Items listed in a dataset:
◆ ◆ ◆
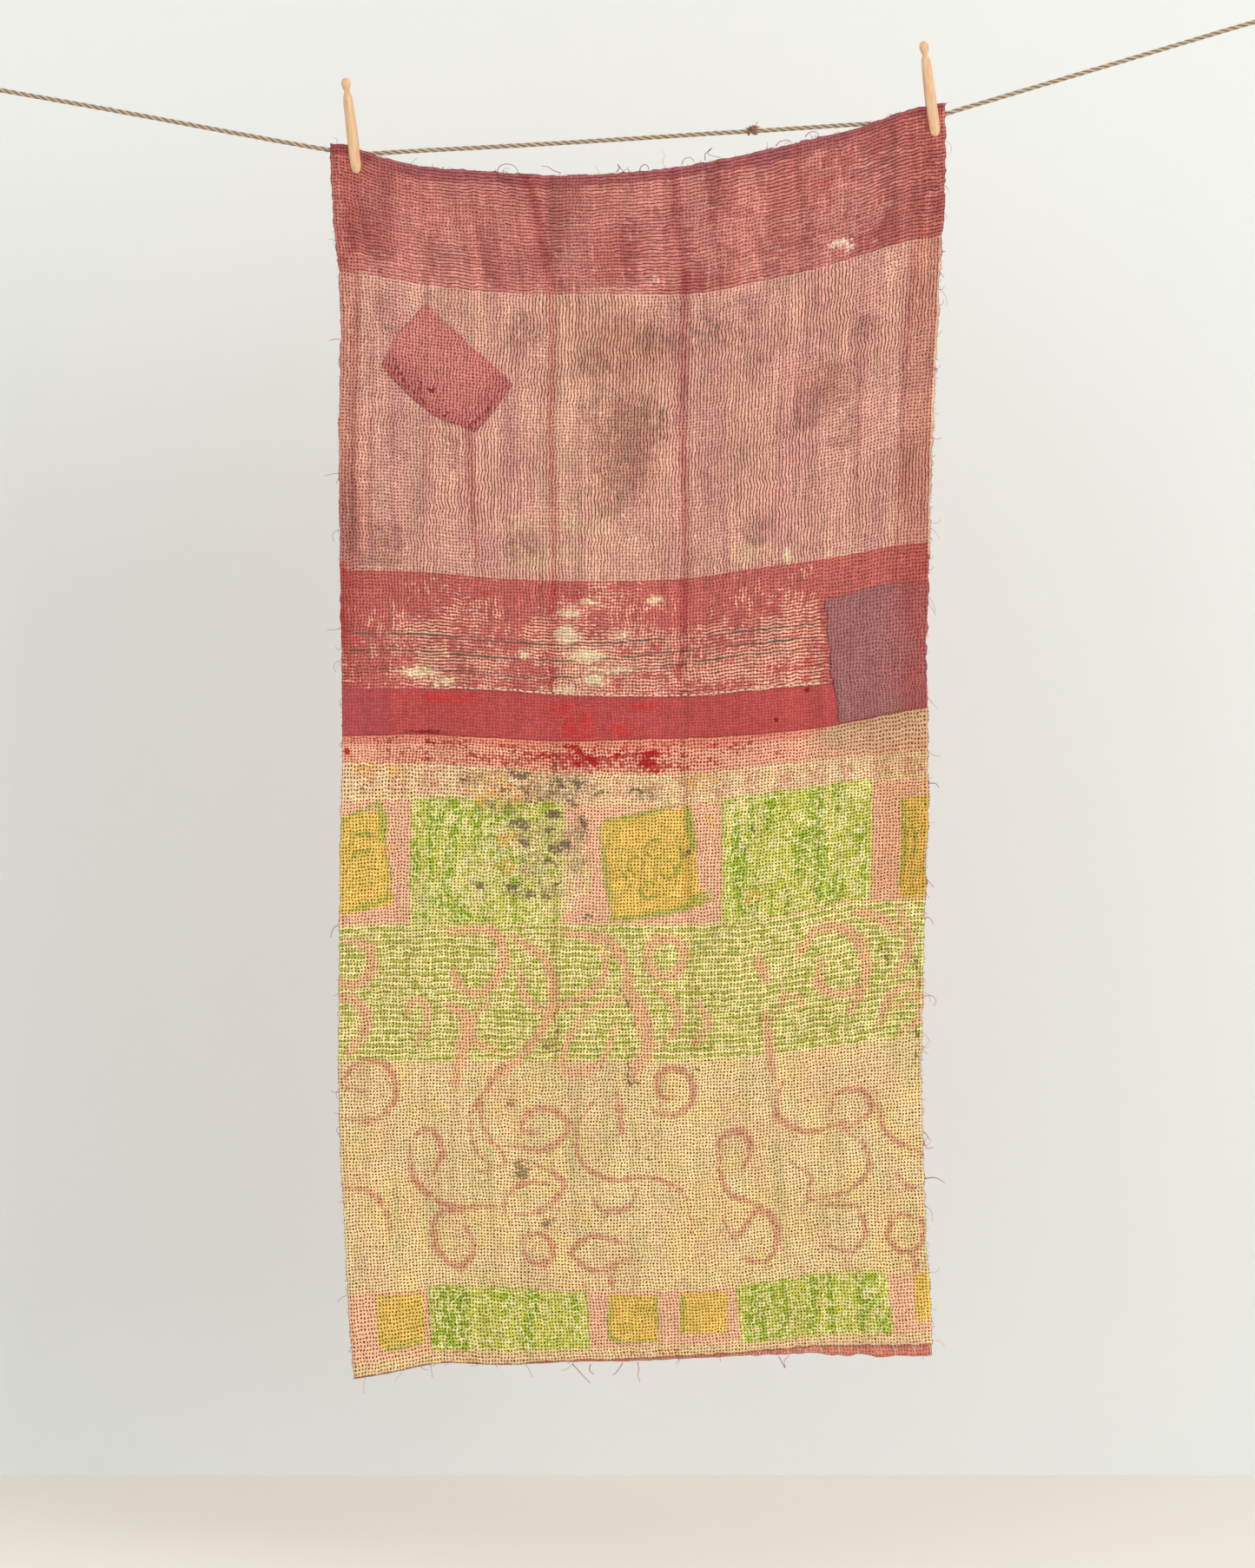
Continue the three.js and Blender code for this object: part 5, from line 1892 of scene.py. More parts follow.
@dataclass
class Backing:
    """The red-pink cloth behind both panels, which shows below the yellow hem."""

    front_gap: float = 1.75
    thickness: float = 0.75
    inset: float = 1.4

    SOILED = ((377, 1396, 14, 8), (120, 400, 40, 26), (520, 900, 50, 60))

    def build(self, cotton: QuiltedCotton) -> Piece:
        """Builds it on a grid of 8 mm cells, finer at its lower edge, over the same folds.

        Args:
            cotton: its finish.

        Returns:
            The piece.
        """
        top, bottom = level("top"), level("bottom")
        rows = np.concatenate([np.linspace(top, 1380, 172), np.linspace(1384, bottom, 8)])
        across, down = np.meshgrid(np.linspace(0, WIDTH, 93), rows)
        wavy = 1.6 * ripple(across, down * 0, (11, 1), 71) + 0.8 * ripple(across, down * 0, (5, 1), 72)
        down = down + smooth_step(1390, bottom, down) * wavy
        front = CLOTH.front_face(across, down, -self.front_gap)
        front[:, 0, 0] += self.inset
        front[:, -1, 0] -= self.inset
        bake = np.stack([across / WIDTH, (down - top) / (bottom + 4 - top)], -1)
        fields = {
            "rib": 0.3 * ripple(across, down, (60, 60), 73),
            "paled": 10 - 26 * ripple(across, down, (50, 140), 74),
            "soiled": spot_distance(across, down, self.SOILED),
            "flat": flat_places(across, down),
            "stitch": QUILTING.counted(across, down),
        }
        named = ("backing_cloth", "backing_cotton", "backing")
        return build_sheet(*named, cotton, front, self.thickness, bake, **fields)


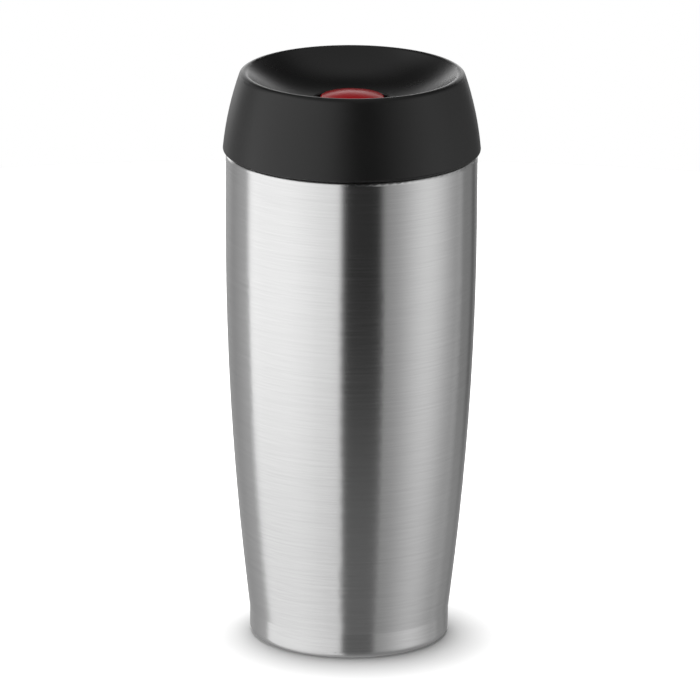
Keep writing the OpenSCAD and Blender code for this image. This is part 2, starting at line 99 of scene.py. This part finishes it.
MIRRORED_NEAR = (0.12, 0.34)              # the share falls to nothing between these distances from the axis
OVERHEAD_SIZE = 0.6
OVERHEAD_PLACE = (-0.015, 0.095, 1.6)
OVERHEAD_POWER = 62.0                     # W

# ---------------------------------------------------------------- surface detail
# Ranges are (lowest, highest). A noise range holds the values that are spread over a surface's variation.
STEEL_NOISE = (0.35, 0.65)
STEEL_HAIRS = (2.5, 4200.0)               # cells per radian round the axis, and cells per metre along it
STEEL_BANDS = (1.2, 1500.0)
STEEL_HAIR_SHARE = 0.5                    # of the grain; the bands are the rest
STEEL_HAIR_DEPTH = 0.0008 * MM
STEEL_SHADE = (0.95, 1.05)
STEEL_ROUGHNESS_SPREAD = 0.02
OUTWARD_SHARE = 0.7                       # what a step outwards counts beside a step along the axis
QUARTER_TURN = 0.25                       # lays the highlights of brushed steel across the brushing

CLOUD_NOISE = (0.3, 0.7)
CAST_LUMPS = 0.6                          # cells per grain
CAST_SHADE = (0.75, 1.15)
CAST_ROUGHNESS_SPREAD = (-0.1, 0.15)

MOULDED_CLOUD = 0.05 / MM                 # cells per metre
MOULDED_SHADE = (0.92, 1.08)
MOULDED_ROUGHNESS_SPREAD = 0.03
MOULDED_EDGE = 0.15 * MM
GLOW_DEPTH = 1.5 * MM
BEVEL_SAMPLES = 4

LID_GRAIN = 0.16 * MM
LID_GRAIN_DEPTH = 0.006 * MM
LID_CLOUD = 0.04 / MM                     # cells per metre
LID_SHADE = (0.9, 1.1)
LID_ROUGHNESS_SPREAD = 0.02
WALL_STARTS = (0.2 * MM, 1.2 * MM)        # outside the crest of the rim, where the bowl turns into the wall
# Painted light: the bowl's colour is made lighter than the wall's, standing in for light that falls in the
# bowl
BOWL_TO_WALL_PAINTED_LIGHT = (2.4, 1.0)
BOWL_TO_WALL_ROUGHNESS = (0.28, 0.38)
BOWL_TO_WALL_SPECULAR = (0.5, 0.4)


class Nodes:
    """A node tree under construction. Inputs may be numbers, tuples or another node's output."""

    def __init__(self, tree):
        self.tree = tree
        tree.nodes.clear()

    def feed(self, socket, value):
        if isinstance(value, bpy.types.NodeSocket):
            self.tree.links.new(value, socket)
        else:
            socket.default_value = value

    def add(self, kind, inputs=None, **settings):
        node = self.tree.nodes.new(kind)
        for key, value in settings.items():
            setattr(node, key, value)
        for key, value in (inputs or {}).items():
            self.feed(node.inputs[key], value)
        return node

    def math(self, operation, *values):
        return self.add("ShaderNodeMath", dict(enumerate(values)), operation=operation).outputs[0]

    def vector(self, operation, *values):
        return self.add("ShaderNodeVectorMath", dict(enumerate(values)), operation=operation).outputs[0]

    def scaled(self, vector, factor):
        inputs = {"Vector": vector, "Scale": factor}
        return self.add("ShaderNodeVectorMath", inputs, operation="SCALE").outputs["Vector"]

    def length(self, vector):
        return self.add("ShaderNodeVectorMath", {0: vector}, operation="LENGTH").outputs["Value"]

    def split(self, vector):
        return self.add("ShaderNodeSeparateXYZ", {"Vector": vector}).outputs

    def ramp(self, value, start, end, low, high, smooth=False):
        """low where the value is start, high where it is end, and between them in between."""
        kind = "SMOOTHSTEP" if smooth else "LINEAR"
        inputs = {"Value": value, "From Min": start, "From Max": end, "To Min": low, "To Max": high}
        return self.add("ShaderNodeMapRange", inputs, interpolation_type=kind).outputs["Result"]

    def noise(self, vector, scale, detail=2.0, roughness=0.5):
        inputs = {"Vector": vector, "Scale": scale, "Detail": detail, "Roughness": roughness}
        return self.add("ShaderNodeTexNoise", inputs).outputs["Fac"]

    def bump(self, height, distance, normal=None):
        inputs = {"Height": height, "Distance": distance}
        if normal is not None:
            inputs["Normal"] = normal
        return self.add("ShaderNodeBump", inputs).outputs["Normal"]

    def rounded_normal(self, radius):
        return self.add("ShaderNodeBevel", {"Radius": radius}, samples=BEVEL_SAMPLES).outputs["Normal"]

    def point(self):
        """Place in the frame, which moves with the piece."""
        return self.add("ShaderNodeTexCoord").outputs["Object"]

    def across_axis(self, point):
        """The part of a place that is square to the axis."""
        return self.vector("MULTIPLY", point, (1.0, 1.0, 0.0))

    def turned_point(self, around, along):
        """Seamless coordinates of a turned part: cells per radian round the axis, and per metre along it."""
        point = self.point()
        flat = self.across_axis(point)
        ring = self.scaled(self.vector("NORMALIZE", flat), around)
        run = self.math("MULTIPLY_ADD", self.length(flat), OUTWARD_SHARE, self.split(point)["Z"])
        lift = self.add("ShaderNodeCombineXYZ", {"Z": self.math("MULTIPLY", run, along)}).outputs[0]
        return self.vector("ADD", ring, lift)

    def mixed(self, share, first, second):
        """The first shader, with a share of the second."""
        return self.add("ShaderNodeMixShader", {0: share, 1: first.outputs[0], 2: second.outputs[0]})

    def finish(self, shader, kind="ShaderNodeOutputMaterial"):
        self.add(kind, {"Surface": shader.outputs[0]})


def new_material(name):
    material = bpy.data.materials.new(name)
    material.use_nodes = True
    return material, Nodes(material.node_tree)


def new_object(name, data):
    thing = bpy.data.objects.new(name, data)
    bpy.context.scene.collection.objects.link(thing)
    return thing


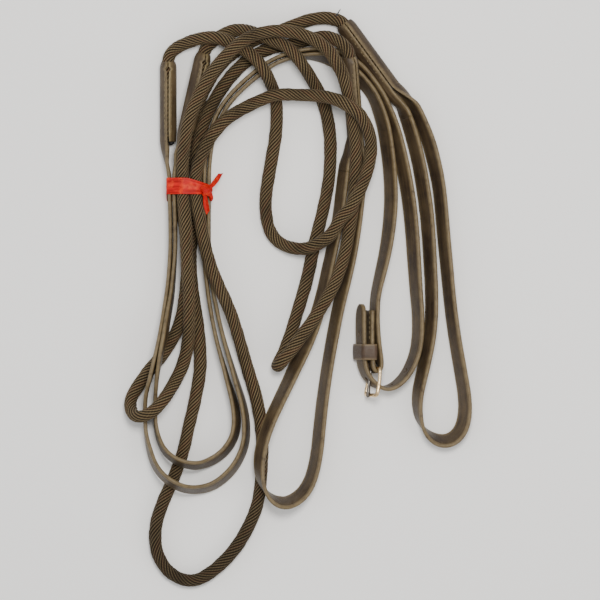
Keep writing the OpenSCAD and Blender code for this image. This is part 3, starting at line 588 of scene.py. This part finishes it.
def leather_material(name, dark, base, edge_highlight_colour, scuff, rough=0.46):
    """Waxed bridle leather: fine grain, streaks along its length, and a highlight painted on its rounded edges,
    broken up in patches. UVs are in metres.
    """
    m = Nodes(name)
    uv = m.add("ShaderNodeUVMap", uv_map="uv").outputs["UV"]
    here = m.add("ShaderNodeTexCoord").outputs["Object"]
    edge = m.add("ShaderNodeAttribute", attribute_name="edge").outputs["Fac"]
    streak = m.noise(m.scaled(uv, (520.0, 22.0, 1.0)), 1.0, 4.0, 0.6)
    patch = m.noise(here, 46.0, 4.0, 0.6)
    worn = m.noise(here, 240.0, 3.0, 0.6)
    cells = m.add("ShaderNodeTexVoronoi", {"Vector": uv, "Scale": 1500.0}, feature="DISTANCE_TO_EDGE")
    grain = cells.outputs["Distance"]
    pores = m.noise(uv, 2600.0, 2.0)
    colour = m.mix(m.ramp(patch, 0.35, 0.68), dark, base)
    colour = m.mix(m.math("MULTIPLY", m.ramp(streak, 0.45, 0.7), 0.45), colour, scuff)
    # painted highlight: the rounded edges are mixed toward a lighter tan, patchy where the wear noise is low
    painted_edge_highlight = m.math("MULTIPLY", m.ramp(edge, 0.05, 0.8), m.ramp(worn, 0.3, 0.6, 0.45, 1.0))
    colour = m.mix(m.math("MULTIPLY", painted_edge_highlight, 0.9), colour, edge_highlight_colour)
    colour = m.mix(m.math("MULTIPLY", m.ramp(worn, 0.66, 0.74), 0.4), colour, scuff)
    colour = m.mix(m.math("MULTIPLY", m.ramp(worn, 0.36, 0.26), 0.5), colour, dark)
    m.put(m.shader.inputs["Base Color"], colour)
    roughness = m.math("ADD", m.ramp(streak, 0.3, 0.8, rough - 0.08, rough + 0.14), m.math("MULTIPLY", edge, -0.03))
    m.put(m.shader.inputs["Roughness"], roughness)
    height = m.math("ADD", m.ramp(grain, 0.0, 0.25), m.math("MULTIPLY", streak, 1.6))
    height = m.math("ADD", height, m.math("MULTIPLY", pores, 0.5))
    m.put(m.shader.inputs["Normal"], m.bump(height, 0.00006, 0.7))
    m.shader.inputs["Specular IOR Level"].default_value = 0.3
    return m.material


def thread_material(name, colour, light, scale):
    """Waxed thread: a fine twist along each stitch."""
    m = Nodes(name)
    uv = m.add("ShaderNodeUVMap", uv_map="uv").outputs["UV"]
    here = m.add("ShaderNodeTexCoord").outputs["Object"]
    parts = m.add("ShaderNodeSeparateXYZ", {"Vector": uv})
    ply = m.math("SINE", m.math("ADD", m.math("MULTIPLY", parts.outputs["X"], 2 * math.pi * 3),
                                m.math("MULTIPLY", parts.outputs["Y"], 6.28 / scale)))
    dirt = m.noise(here, 420.0, 3.0)
    m.put(m.shader.inputs["Base Color"], m.mix(m.ramp(dirt, 0.35, 0.65), colour, light))
    m.put(m.shader.inputs["Roughness"], m.ramp(dirt, 0.3, 0.7, 0.5, 0.75))
    m.put(m.shader.inputs["Normal"], m.bump(ply, 0.00008, 0.8))
    return m.material


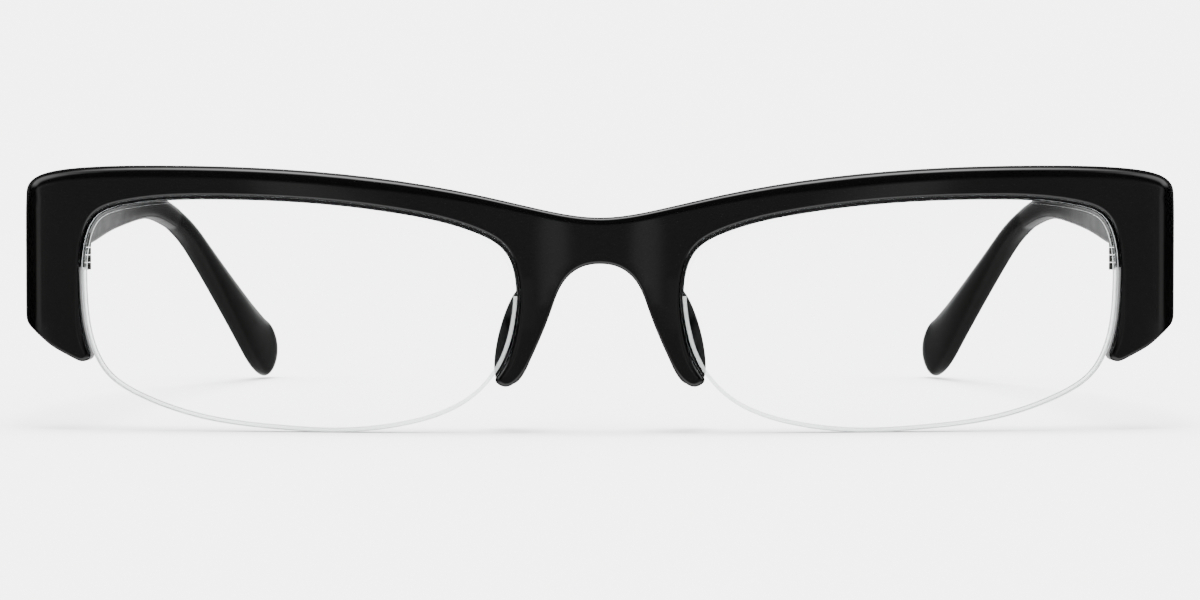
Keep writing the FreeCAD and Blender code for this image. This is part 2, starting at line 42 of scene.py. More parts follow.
◆ ◆ ◆
- _INSTRUCTIONS TO FOLLOW_:
Write out the listing's lines exactly, from its first line through the line that contains "OVERHEAD_POWER = 62.0", and stop there.

- _SOLUTION FOR THIS EXERCISE_:
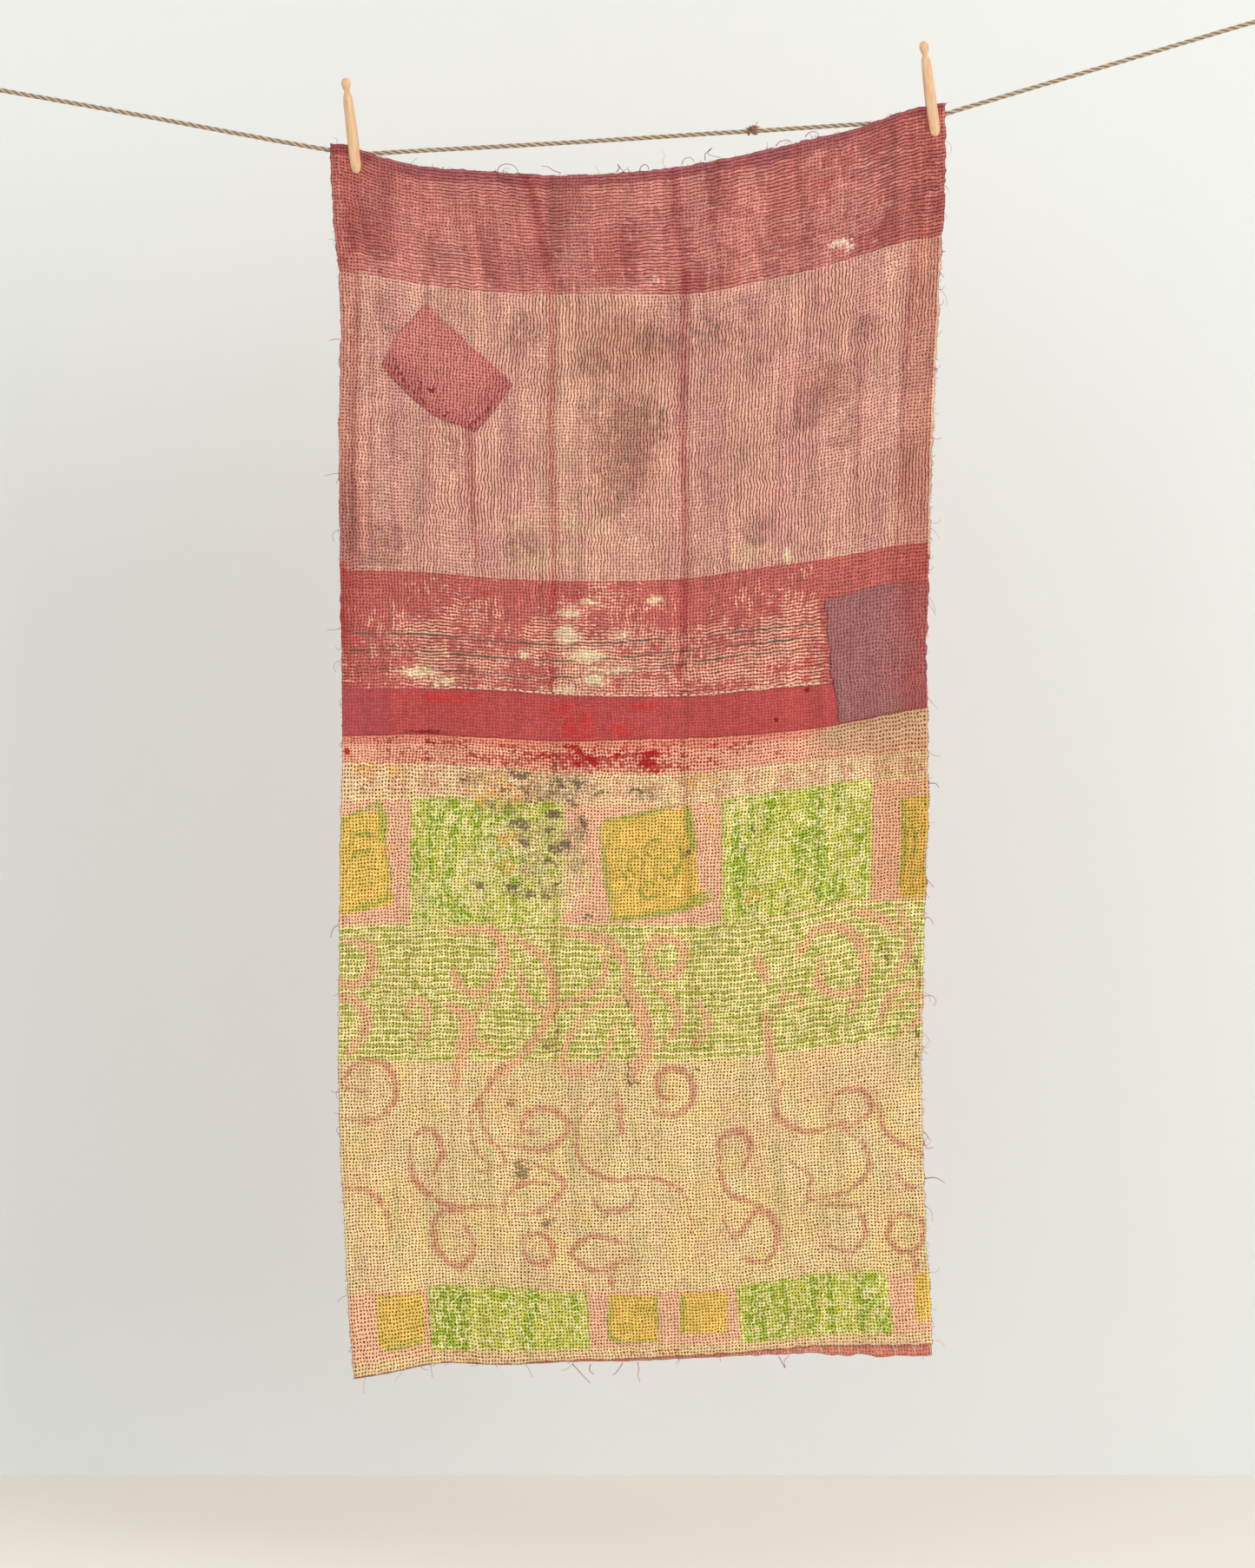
Continue the three.js and Blender code for this object: part 5, from line 1892 of scene.py. More parts follow.
@dataclass
class Backing:
    """The red-pink cloth behind both panels, which shows below the yellow hem."""

    front_gap: float = 1.75
    thickness: float = 0.75
    inset: float = 1.4

    SOILED = ((377, 1396, 14, 8), (120, 400, 40, 26), (520, 900, 50, 60))

    def build(self, cotton: QuiltedCotton) -> Piece:
        """Builds it on a grid of 8 mm cells, finer at its lower edge, over the same folds.

        Args:
            cotton: its finish.

        Returns:
            The piece.
        """
        top, bottom = level("top"), level("bottom")
        rows = np.concatenate([np.linspace(top, 1380, 172), np.linspace(1384, bottom, 8)])
        across, down = np.meshgrid(np.linspace(0, WIDTH, 93), rows)
        wavy = 1.6 * ripple(across, down * 0, (11, 1), 71) + 0.8 * ripple(across, down * 0, (5, 1), 72)
        down = down + smooth_step(1390, bottom, down) * wavy
        front = CLOTH.front_face(across, down, -self.front_gap)
        front[:, 0, 0] += self.inset
        front[:, -1, 0] -= self.inset
        bake = np.stack([across / WIDTH, (down - top) / (bottom + 4 - top)], -1)
        fields = {
            "rib": 0.3 * ripple(across, down, (60, 60), 73),
            "paled": 10 - 26 * ripple(across, down, (50, 140), 74),
            "soiled": spot_distance(across, down, self.SOILED),
            "flat": flat_places(across, down),
            "stitch": QUILTING.counted(across, down),
        }
        named = ("backing_cloth", "backing_cotton", "backing")
        return build_sheet(*named, cotton, front, self.thickness, bake, **fields)


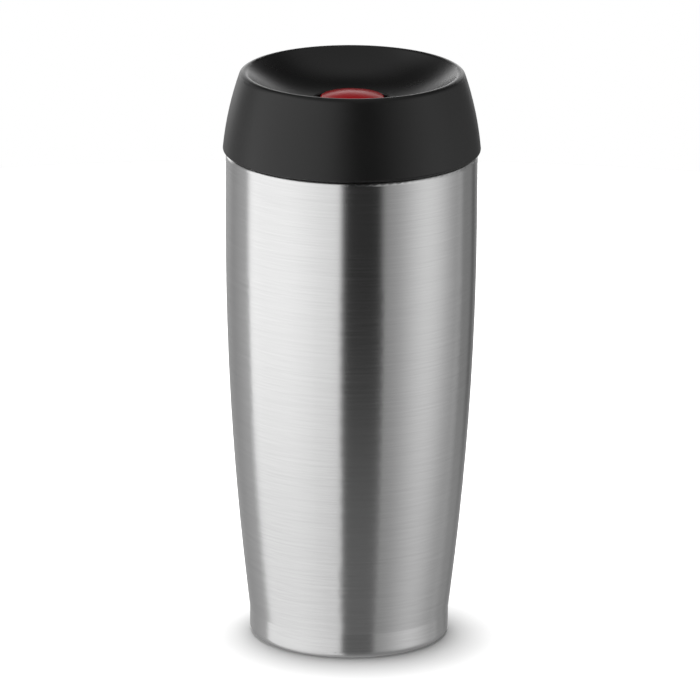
Keep writing the OpenSCAD and Blender code for this image. This is part 2, starting at line 99 of scene.py. This part finishes it.
MIRRORED_NEAR = (0.12, 0.34)              # the share falls to nothing between these distances from the axis
OVERHEAD_SIZE = 0.6
OVERHEAD_PLACE = (-0.015, 0.095, 1.6)
OVERHEAD_POWER = 62.0                     # W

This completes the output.